Wang further added that, “but marketing to end customers is quite different. Customers will make decisions according to their impression or sometimes stereotype of the brands. The change of marketing on end customers will be the efforts and engagements from EPCs and integrators to explain and communicate the technology and service capabilities of the brand to the customers. This is the brand communication Growatt has been working hard to achieve by engaging our clients, EPCs and integrators. In coming years, Growatt will continue to provide professional training on the technologies and services in India!”
V.V. Kamath also explained about the level of consumer awareness and his company’s marketing tactics by saying that “when we look since the past years, there is a good amount of awareness about the critical aspects of the PV, the products and technicalities that has been created among the people. The end customer/consumer could manage to evaluate or consider only quality products for their installation. There is always a room for quality in the price sensitive market of ours and we have seen this in practical while customers choose only Fronius for their installations.”

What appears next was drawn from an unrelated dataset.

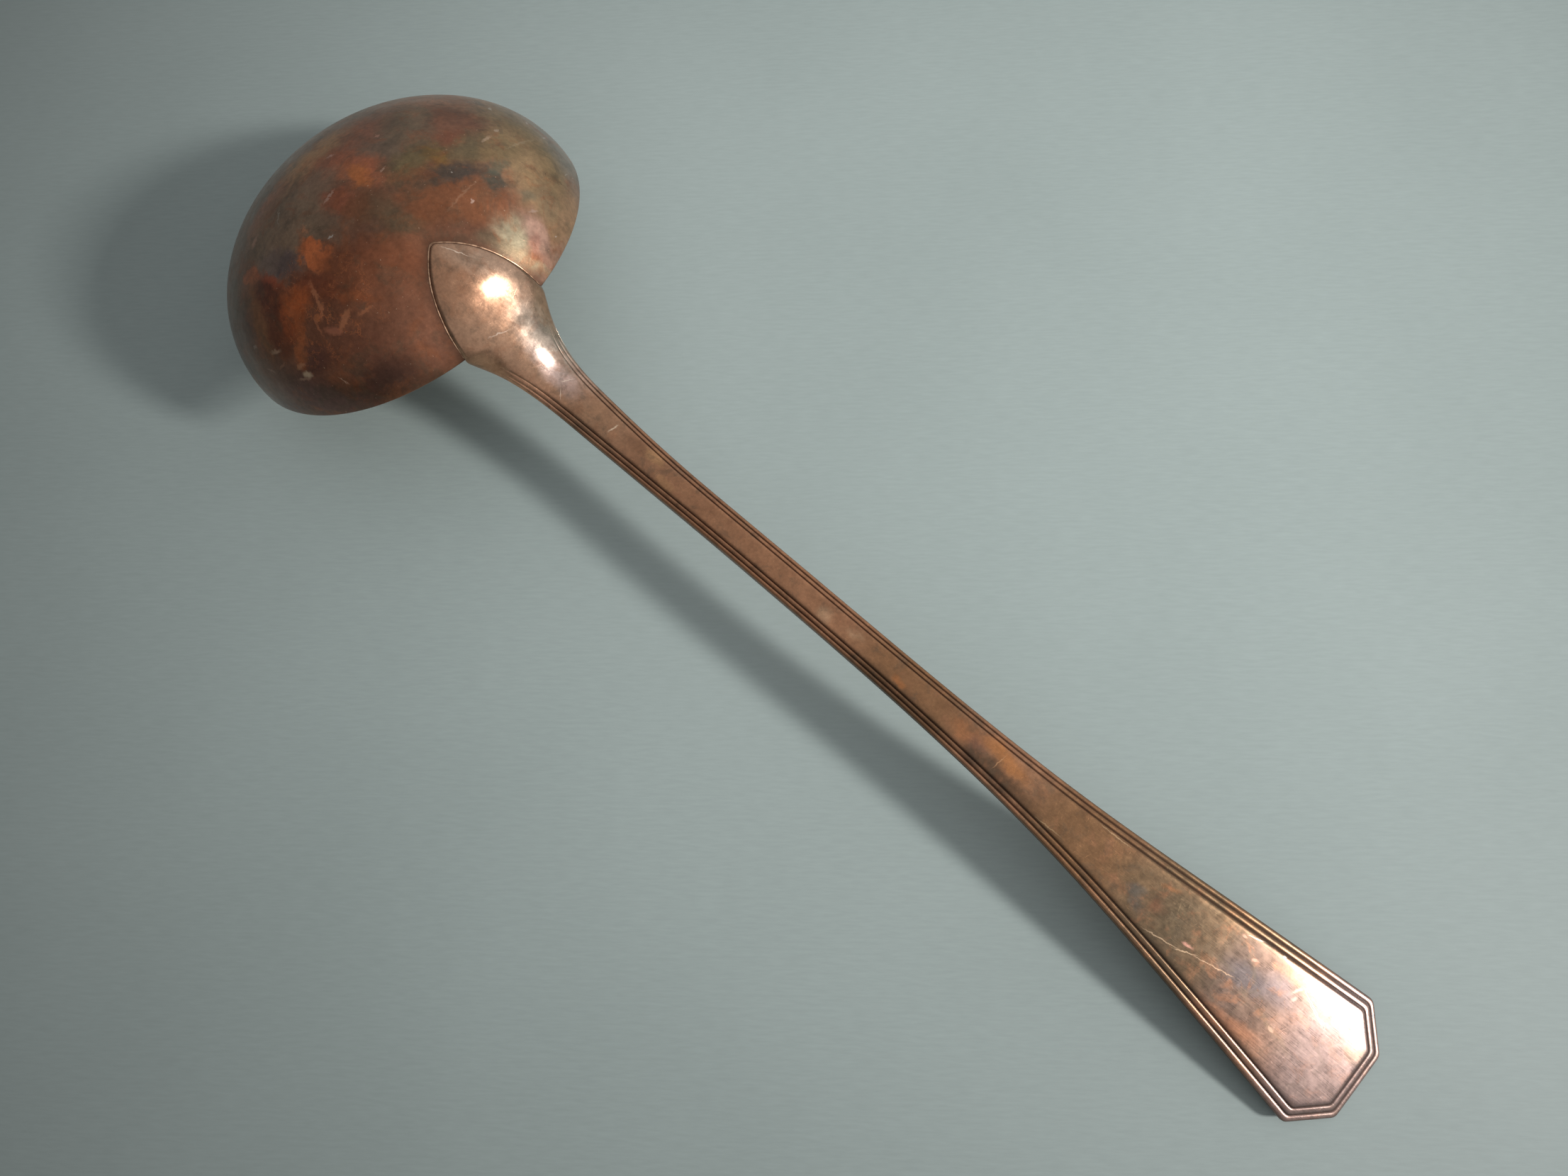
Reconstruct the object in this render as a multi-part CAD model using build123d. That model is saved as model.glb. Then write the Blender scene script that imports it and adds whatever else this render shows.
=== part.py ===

It’s clear that even as the module and cell battles continue, the inverter sector in solar PV’s has an opportunity to look well beyond solar, thanks to growth in storage and the ability to manage more and more devices through inverters. As solar, or more broadly, renewables share of grid goes up, inverters are far more likely to play a critical role in providing aggregation, real time intelligence, and even managing supply optimally. That change could throw up some very big winners indeed, possibly bigger than the projected industry growth rate of over 15 percent till 2026, which should take it to a USD 13 billion sector by then. India, which will be in the thick of the solar transition by then, can hardly afford to miss out, in terms of encouraging manufacturing in the country. Just one more reason to ensure that the whole sector has a conducive environment to grow well.